Other market participants appear to have a bearish perspective towards the GBP/USD. The SAXO Group has 52% of short positions, whereas the portion of shorts at OANDA takes up 54% of the market.
Spreads (avg, pip) / Trading volume / Volatility
17% of traders assume the Sterling will cost between 1.60 and 1.62 dollars in three months
The majority of survey participants expect the British Pound to cost more than 1.56 dollars within a three month period, namely 63% of them. The 1.60-1.62 price interval retains the most amount of votes, as 17% of traders chose it. The second most popular choice was the 1.50-1.52 price range, selected by 15% of the surveyed. At the same time, the mean forecast for October 8 is 1.5791.

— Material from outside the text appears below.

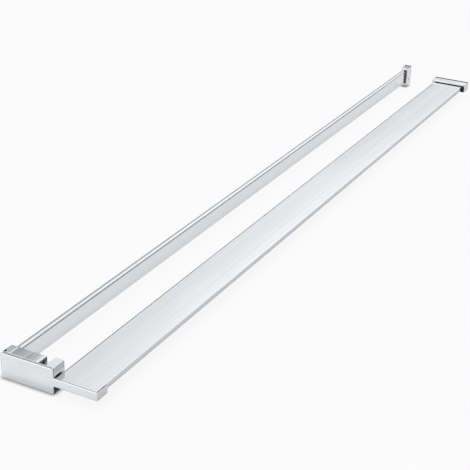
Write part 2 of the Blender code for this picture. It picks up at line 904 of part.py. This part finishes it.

Keeping in mind a lack of reports from Britain during this five trading days and potentially, a stronger Dollar, the depreciation can continue. Nevertheless, traders could pay additional attention to the data on the UK trade balance as well as BoE interest rate decision on Friday. Additionally, almost 64% of votes were bearish, "GBP/USD seems bearish on the daily chart. Greece has voted No in the referendum on Sunday. This means that now Greece might exit the Euro Zone altogether. This uncertainty causes strong risk aversion in markets, as investors could prefer USD over GBP, as a "safe haven".
One of the bullish Dukascopy community members, Stix, said that he sees the following week closing with a test of 1.60 area, being mid-point on the Weekly bias. "Pressure is still currently short, so I am expecting a slight break of 1.54 first", he added. However, STARLINE, a trader with a bearish perspective towards the Cable, mentioned that "the Pound should drop significantly, I believe that all the overall sentiment is negative, the Euro is certainly in focus, and the prospects are very pessimistic."